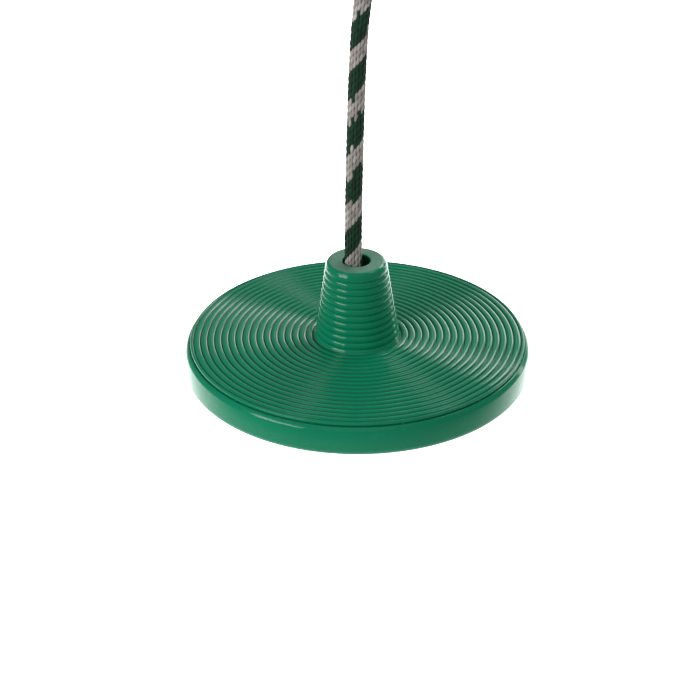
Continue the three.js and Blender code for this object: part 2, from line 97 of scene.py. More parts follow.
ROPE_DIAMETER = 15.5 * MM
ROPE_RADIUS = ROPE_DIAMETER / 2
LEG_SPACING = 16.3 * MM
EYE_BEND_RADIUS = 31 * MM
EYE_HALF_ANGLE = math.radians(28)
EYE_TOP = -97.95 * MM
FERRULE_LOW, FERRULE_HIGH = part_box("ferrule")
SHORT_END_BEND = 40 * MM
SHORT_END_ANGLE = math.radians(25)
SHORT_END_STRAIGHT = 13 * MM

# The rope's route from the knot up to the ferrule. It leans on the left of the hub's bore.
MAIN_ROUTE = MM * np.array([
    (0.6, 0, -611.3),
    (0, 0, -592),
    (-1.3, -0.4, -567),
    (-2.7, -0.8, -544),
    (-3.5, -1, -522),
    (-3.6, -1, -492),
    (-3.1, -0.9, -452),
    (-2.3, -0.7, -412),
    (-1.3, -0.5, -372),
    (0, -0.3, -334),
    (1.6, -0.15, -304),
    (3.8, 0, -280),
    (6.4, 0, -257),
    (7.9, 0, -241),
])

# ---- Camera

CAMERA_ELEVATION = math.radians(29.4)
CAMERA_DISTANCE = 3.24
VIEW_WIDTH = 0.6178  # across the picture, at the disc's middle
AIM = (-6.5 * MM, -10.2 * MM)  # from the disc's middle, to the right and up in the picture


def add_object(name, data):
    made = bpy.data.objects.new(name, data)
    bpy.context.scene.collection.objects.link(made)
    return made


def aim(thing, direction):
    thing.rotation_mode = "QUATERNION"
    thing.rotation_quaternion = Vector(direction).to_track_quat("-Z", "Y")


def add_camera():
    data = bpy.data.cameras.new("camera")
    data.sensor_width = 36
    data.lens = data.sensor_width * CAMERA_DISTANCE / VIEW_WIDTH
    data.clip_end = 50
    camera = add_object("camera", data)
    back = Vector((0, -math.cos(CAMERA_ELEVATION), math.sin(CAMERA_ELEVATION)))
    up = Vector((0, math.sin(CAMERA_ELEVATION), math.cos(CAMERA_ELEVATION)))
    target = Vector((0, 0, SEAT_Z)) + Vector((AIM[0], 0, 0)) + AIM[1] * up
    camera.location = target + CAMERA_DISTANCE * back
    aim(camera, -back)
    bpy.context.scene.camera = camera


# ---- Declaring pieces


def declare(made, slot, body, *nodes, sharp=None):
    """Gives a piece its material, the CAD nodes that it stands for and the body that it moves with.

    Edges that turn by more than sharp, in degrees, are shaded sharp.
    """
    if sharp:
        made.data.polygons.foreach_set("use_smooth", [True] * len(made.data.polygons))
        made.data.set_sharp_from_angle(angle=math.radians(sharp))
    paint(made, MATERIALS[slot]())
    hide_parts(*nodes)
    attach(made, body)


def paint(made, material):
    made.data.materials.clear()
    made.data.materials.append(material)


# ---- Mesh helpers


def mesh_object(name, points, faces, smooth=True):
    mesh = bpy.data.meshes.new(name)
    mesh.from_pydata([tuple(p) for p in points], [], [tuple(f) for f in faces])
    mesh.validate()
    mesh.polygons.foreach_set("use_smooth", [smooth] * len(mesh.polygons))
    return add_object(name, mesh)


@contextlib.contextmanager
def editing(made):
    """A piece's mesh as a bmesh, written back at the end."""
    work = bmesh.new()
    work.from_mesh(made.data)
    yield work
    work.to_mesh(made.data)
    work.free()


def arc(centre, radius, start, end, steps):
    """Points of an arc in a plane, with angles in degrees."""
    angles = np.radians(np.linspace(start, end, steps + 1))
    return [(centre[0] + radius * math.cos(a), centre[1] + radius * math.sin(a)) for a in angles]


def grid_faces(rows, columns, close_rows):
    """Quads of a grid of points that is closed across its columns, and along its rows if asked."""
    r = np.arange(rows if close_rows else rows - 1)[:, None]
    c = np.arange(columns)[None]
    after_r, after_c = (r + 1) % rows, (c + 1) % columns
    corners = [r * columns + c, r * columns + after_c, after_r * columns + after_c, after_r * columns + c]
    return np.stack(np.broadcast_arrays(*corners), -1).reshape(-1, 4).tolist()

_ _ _

**Goal of the exercise**. Quote verbatim the opening lines of the listing above, ending with the line where "SHORT_END_STRAIGHT = 13 * MM" appears; include both endpoints and nothing more.

**Response to this exercise**.
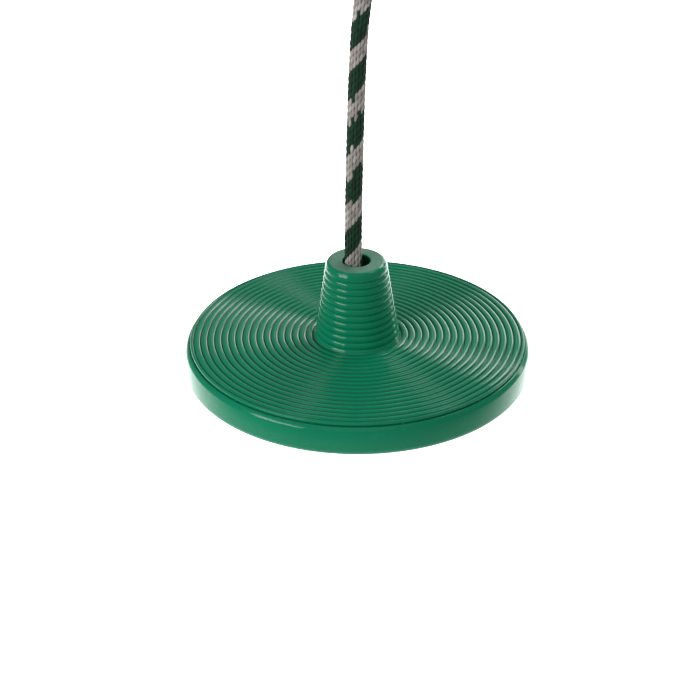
Continue the three.js and Blender code for this object: part 2, from line 97 of scene.py. More parts follow.
ROPE_DIAMETER = 15.5 * MM
ROPE_RADIUS = ROPE_DIAMETER / 2
LEG_SPACING = 16.3 * MM
EYE_BEND_RADIUS = 31 * MM
EYE_HALF_ANGLE = math.radians(28)
EYE_TOP = -97.95 * MM
FERRULE_LOW, FERRULE_HIGH = part_box("ferrule")
SHORT_END_BEND = 40 * MM
SHORT_END_ANGLE = math.radians(25)
SHORT_END_STRAIGHT = 13 * MM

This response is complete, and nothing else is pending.